The Ritual tells the very original story of a bunch of white guys getting lost in the woods and consequently murdered. A Predator-esque monster hunts them down, one by one, slaughtering its prey with the utmost brutality. Why are they in the woods? Well, they’re going hiking, of course! Do they have hiking experience? Well...not exactly. And why is it they get lost, again? Because of reasons, that’s why.

Adam Nevill’s novel, originally published by Pan Macmillan in 2011, has been on my to-read list for several years now. I’ve often discovered it included on “Best Modern Horror Novels” lists, but for whatever reason held off on tackling it. In anticipation of the recent film adaptation, I figured now was as good a time as any. While I found the novel’s initial premise pretty stale, Nevill managed to win me over with his superb sense of tension. My fingers cramped from gripping the paperback too tight. In addition to this, the story carries a nice touch of the Weird throughout, hinting at something far more sinister than what’s being delivered.

It was during the novel’s apparently controversial second half I became a diehard fan.

However, it was during the novel’s apparently controversial second half I became a diehard fan. Halfway through The Ritual, after fleeing for days from a terrifying monster, the last hiker alive finds himself suddenly held hostage by a teenaged black metal band. Apparently these kids have been awaiting his arrival, hoping to use him as a sacrifice involving the summoning of motherfucking Odin. It is such a left-turn, I thought I was suffering a brain hemorrhage at first, and I can understand why certain readers hated this new direction, but personally I loved it. A plot twist of this caliber took massive balls to pull off, and Nevill’s balls might be the biggest I’ve ever seen. And trust me—I look in the mirror every day, so I know big balls when I see them.

Now, the film adaptation also has its merits. Directed by David Bruckner (of the very excellent The Signal) and released by NetFlix, it’s somewhat similar to the novel, save for a few critical changes. Right off the bat, we have an extra friend added to the mix. But don’t worry—he dies pretty much immediately. In fact, he’s the whole reason they even go hiking in the first place: to honor his memory. This differs from the novel, where they all wish to go on vacation together and hiking’s the only logical option given our protagonist’s budget (the other three friends are well-off, monetary-wise).

The major difference with the film, of course, comes with the second half.
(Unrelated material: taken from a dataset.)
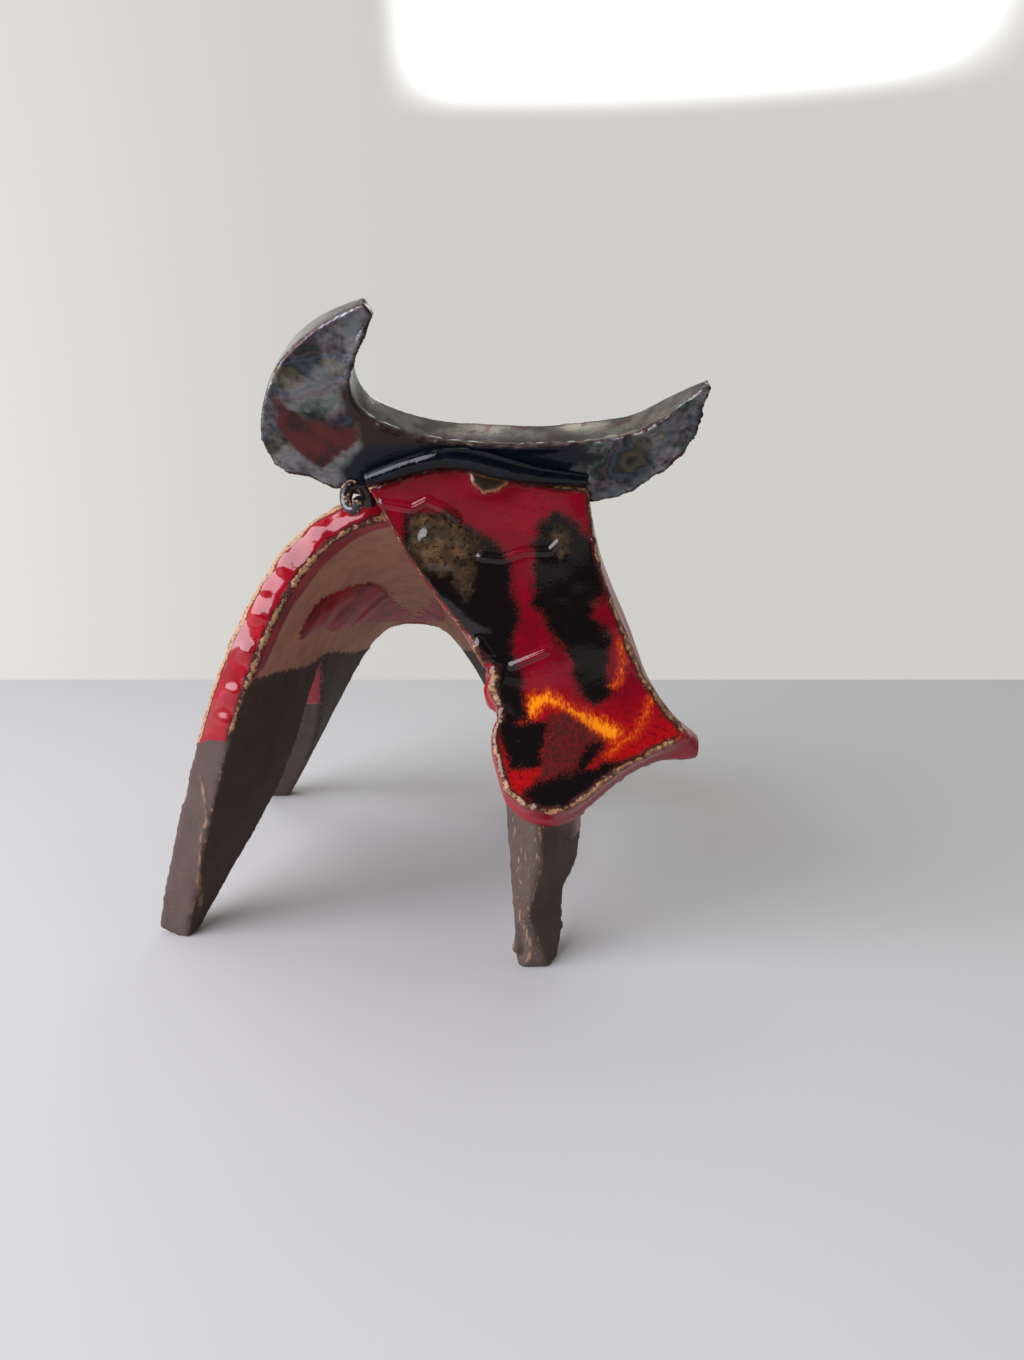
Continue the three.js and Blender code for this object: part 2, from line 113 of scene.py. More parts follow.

Our protagonist is indeed held hostage in a strange house somewhere in the woods, only this time instead of awesome black metal kids, we are greeted by a community of devil-worshipping stereotypes. Literally imagine a community of old satanists in your head and the result will be exactly what’s portrayed in the film. This specific plot change reeks of cowardice and definitely left a nasty taste in my mouth.

With that said, the film absolutely kicks ass when it comes to creature design. It’s been a while since I’ve seen a monster look so...well, cool. Seriously, look at this weird motherfucker and tell me it doesn’t give you a Guillermo del Toro-sized erection:

The film is not even close to a waste of time, and certain aspects even live up to the suspense implanted in its source material, but overall I was left slightly disappointed. Mostly due to the omission of the black metal band. Add them and you have yourself a significantly improved movie.

And if you haven’t read Nevill’s novel, what are you waiting for? Snag a copy pronto and go get lost in the woods. For, you know, extra atmosphere and stuff.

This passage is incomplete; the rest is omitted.